The records:
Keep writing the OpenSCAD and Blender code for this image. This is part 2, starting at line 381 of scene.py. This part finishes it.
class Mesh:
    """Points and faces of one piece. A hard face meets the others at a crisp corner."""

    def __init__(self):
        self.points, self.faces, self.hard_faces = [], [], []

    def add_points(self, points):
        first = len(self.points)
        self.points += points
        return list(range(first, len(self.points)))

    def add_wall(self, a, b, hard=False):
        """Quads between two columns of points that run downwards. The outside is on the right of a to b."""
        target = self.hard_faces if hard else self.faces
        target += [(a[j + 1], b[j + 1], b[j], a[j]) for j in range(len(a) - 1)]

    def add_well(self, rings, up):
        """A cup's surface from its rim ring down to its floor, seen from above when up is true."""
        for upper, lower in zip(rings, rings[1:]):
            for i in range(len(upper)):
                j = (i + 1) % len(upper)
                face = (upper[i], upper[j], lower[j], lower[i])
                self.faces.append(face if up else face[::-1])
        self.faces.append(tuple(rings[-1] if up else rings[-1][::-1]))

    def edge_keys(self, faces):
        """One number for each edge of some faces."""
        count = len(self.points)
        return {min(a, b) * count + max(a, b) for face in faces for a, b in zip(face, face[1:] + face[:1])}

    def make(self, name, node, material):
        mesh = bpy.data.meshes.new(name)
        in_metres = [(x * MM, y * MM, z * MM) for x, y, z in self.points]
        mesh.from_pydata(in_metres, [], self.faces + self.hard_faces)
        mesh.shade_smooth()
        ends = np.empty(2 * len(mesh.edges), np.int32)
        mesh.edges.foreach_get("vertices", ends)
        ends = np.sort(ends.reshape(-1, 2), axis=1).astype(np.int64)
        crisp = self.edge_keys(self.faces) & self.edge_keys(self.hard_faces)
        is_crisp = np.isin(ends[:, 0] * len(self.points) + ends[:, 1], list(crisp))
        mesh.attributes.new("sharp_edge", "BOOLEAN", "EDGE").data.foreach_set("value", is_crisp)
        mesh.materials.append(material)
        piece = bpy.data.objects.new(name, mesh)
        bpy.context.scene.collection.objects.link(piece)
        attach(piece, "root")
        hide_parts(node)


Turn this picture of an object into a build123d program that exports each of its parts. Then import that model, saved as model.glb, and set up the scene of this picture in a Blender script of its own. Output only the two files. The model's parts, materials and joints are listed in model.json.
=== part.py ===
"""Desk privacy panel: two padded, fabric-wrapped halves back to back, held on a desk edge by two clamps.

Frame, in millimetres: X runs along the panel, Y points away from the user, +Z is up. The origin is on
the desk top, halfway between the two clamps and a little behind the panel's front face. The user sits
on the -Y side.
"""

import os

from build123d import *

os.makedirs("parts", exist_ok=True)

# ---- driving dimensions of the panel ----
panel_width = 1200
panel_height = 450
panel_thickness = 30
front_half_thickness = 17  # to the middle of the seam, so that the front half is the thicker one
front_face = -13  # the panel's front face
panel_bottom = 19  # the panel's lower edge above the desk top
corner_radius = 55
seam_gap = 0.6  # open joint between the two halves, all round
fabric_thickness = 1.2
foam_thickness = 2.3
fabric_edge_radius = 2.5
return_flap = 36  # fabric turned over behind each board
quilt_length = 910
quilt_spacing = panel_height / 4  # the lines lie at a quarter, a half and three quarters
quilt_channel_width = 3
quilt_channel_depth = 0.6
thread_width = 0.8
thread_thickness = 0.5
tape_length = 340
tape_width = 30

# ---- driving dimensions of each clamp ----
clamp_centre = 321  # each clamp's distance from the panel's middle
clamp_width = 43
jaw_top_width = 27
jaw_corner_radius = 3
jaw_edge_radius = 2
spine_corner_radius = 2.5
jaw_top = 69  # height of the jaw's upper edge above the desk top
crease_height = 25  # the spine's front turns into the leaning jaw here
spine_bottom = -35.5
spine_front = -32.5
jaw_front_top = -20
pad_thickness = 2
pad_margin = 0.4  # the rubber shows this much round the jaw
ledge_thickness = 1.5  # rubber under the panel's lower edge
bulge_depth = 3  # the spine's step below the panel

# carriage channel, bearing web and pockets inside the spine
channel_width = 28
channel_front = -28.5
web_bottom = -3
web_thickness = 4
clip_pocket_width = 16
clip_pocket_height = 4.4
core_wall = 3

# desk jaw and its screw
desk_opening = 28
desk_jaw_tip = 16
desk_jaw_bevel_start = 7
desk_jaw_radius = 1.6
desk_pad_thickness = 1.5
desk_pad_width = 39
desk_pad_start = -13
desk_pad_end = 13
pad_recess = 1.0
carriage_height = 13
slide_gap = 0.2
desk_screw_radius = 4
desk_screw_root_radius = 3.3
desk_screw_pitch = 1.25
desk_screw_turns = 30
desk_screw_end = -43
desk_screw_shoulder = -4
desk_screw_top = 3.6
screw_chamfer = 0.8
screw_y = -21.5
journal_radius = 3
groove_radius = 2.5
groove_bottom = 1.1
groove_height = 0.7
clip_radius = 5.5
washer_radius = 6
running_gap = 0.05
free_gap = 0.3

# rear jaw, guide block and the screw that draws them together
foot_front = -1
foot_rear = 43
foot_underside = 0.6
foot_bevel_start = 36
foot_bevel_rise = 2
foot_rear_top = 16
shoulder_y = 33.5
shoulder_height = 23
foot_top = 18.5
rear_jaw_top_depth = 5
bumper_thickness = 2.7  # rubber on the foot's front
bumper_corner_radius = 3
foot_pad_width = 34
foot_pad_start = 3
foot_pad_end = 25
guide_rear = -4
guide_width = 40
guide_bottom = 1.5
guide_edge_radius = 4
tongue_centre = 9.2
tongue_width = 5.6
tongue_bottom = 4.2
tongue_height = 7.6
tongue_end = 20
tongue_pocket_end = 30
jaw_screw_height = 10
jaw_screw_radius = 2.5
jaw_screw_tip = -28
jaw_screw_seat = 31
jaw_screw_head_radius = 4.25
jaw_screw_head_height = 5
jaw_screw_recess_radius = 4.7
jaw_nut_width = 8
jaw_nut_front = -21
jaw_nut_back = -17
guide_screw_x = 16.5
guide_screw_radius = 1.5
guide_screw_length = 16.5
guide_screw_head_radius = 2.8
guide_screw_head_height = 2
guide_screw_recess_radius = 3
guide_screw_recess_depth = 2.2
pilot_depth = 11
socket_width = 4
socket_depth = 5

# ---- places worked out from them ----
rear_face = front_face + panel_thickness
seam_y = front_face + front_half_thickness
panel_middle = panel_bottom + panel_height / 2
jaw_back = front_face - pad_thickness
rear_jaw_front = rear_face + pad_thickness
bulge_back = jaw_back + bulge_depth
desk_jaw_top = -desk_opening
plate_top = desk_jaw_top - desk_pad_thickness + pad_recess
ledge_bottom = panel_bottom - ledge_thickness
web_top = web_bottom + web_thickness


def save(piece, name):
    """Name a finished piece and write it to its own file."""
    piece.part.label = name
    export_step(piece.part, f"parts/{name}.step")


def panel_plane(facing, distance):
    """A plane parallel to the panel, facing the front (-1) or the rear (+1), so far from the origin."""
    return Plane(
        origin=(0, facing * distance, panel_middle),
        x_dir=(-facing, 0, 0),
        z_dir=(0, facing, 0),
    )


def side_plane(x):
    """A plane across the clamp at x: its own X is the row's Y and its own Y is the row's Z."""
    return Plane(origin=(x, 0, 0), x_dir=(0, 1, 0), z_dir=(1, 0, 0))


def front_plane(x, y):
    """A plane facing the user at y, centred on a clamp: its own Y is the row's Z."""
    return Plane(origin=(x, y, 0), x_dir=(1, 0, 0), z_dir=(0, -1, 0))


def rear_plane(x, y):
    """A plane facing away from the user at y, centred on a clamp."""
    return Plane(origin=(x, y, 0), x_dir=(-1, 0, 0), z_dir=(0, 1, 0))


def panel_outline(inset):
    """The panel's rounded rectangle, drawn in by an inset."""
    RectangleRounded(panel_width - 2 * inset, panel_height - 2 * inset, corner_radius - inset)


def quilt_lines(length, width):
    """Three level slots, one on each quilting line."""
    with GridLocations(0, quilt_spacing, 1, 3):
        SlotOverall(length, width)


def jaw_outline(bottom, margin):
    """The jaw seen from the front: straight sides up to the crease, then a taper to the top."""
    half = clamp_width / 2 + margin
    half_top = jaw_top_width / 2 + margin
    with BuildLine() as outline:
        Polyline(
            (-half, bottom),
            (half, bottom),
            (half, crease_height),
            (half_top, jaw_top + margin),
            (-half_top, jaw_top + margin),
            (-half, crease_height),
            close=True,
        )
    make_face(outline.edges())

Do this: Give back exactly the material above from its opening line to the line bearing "target += [(a[j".

Response for this exercise:
Keep writing the OpenSCAD and Blender code for this image. This is part 2, starting at line 381 of scene.py. This part finishes it.
class Mesh:
    """Points and faces of one piece. A hard face meets the others at a crisp corner."""

    def __init__(self):
        self.points, self.faces, self.hard_faces = [], [], []

    def add_points(self, points):
        first = len(self.points)
        self.points += points
        return list(range(first, len(self.points)))

    def add_wall(self, a, b, hard=False):
        """Quads between two columns of points that run downwards. The outside is on the right of a to b."""
        target = self.hard_faces if hard else self.faces
        target += [(a[j + 1], b[j + 1], b[j], a[j]) for j in range(len(a) - 1)]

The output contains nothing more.